We've decided that it needs to be easy to have a secure communication that involves a credit card transaction.
We haven't decided it's as important for it to be easy, by default, to send an email that's encrypted, or have an IM chat that's encrypted.
So a lot of the defaults have to do with the technology.
And now we're starting to see this growing body of services that are, I think, pitching to people who are not that comfortable with collection of data about you.
Things like SpiderOak, which is a kind of Dropbox alternative.
Everything's sort of encrypted.
Browsers that are set by default to not accept third-party cookies or to tell sites not to track you.
There's also a push to lock in some of those defaults legally.

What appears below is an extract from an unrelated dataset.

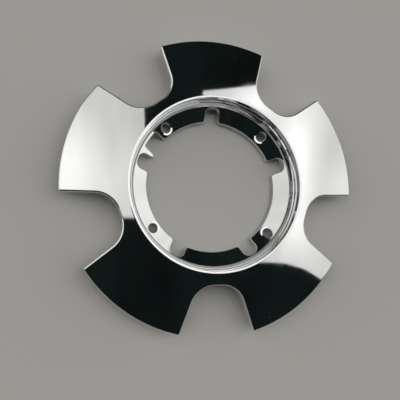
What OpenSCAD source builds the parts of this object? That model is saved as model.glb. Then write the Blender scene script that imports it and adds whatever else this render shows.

But the Department of Justice, the FBI, have gotten accustomed to being able to listen to phone calls and read emails, and is pushing for legislation to say companies basically cannot offer you more secure communications, cannot offer you a service where the company itself doesn't have the keys to unlock the message you're sending, or the conversation you're having.
So in a lot of ways, I think the future of our privacy will depend on whether the technology to allow for greater privacy is deployed in a kind of easy-to-use for the ordinary person way before the government is able to lock that down and legally forbid it.
For me, the greatest horror is that we've become what was called a nation of sheep, that we are just tame.
We alter our conduct.
And that is going to be the end result of the disclosures we've had about telephone information being used on a massive scale by NSA.
And that's where we are now.
The technology presents new problems, but our cultural values about privacy remain important.
The leaks by Ed Snowden highlighting the extent of NSA surveillance, I think people suddenly had a much sharper sense of how intrusive that can really be.
So the question is whether there's a transparency in the process, whether we can break out of the bubble if we want to.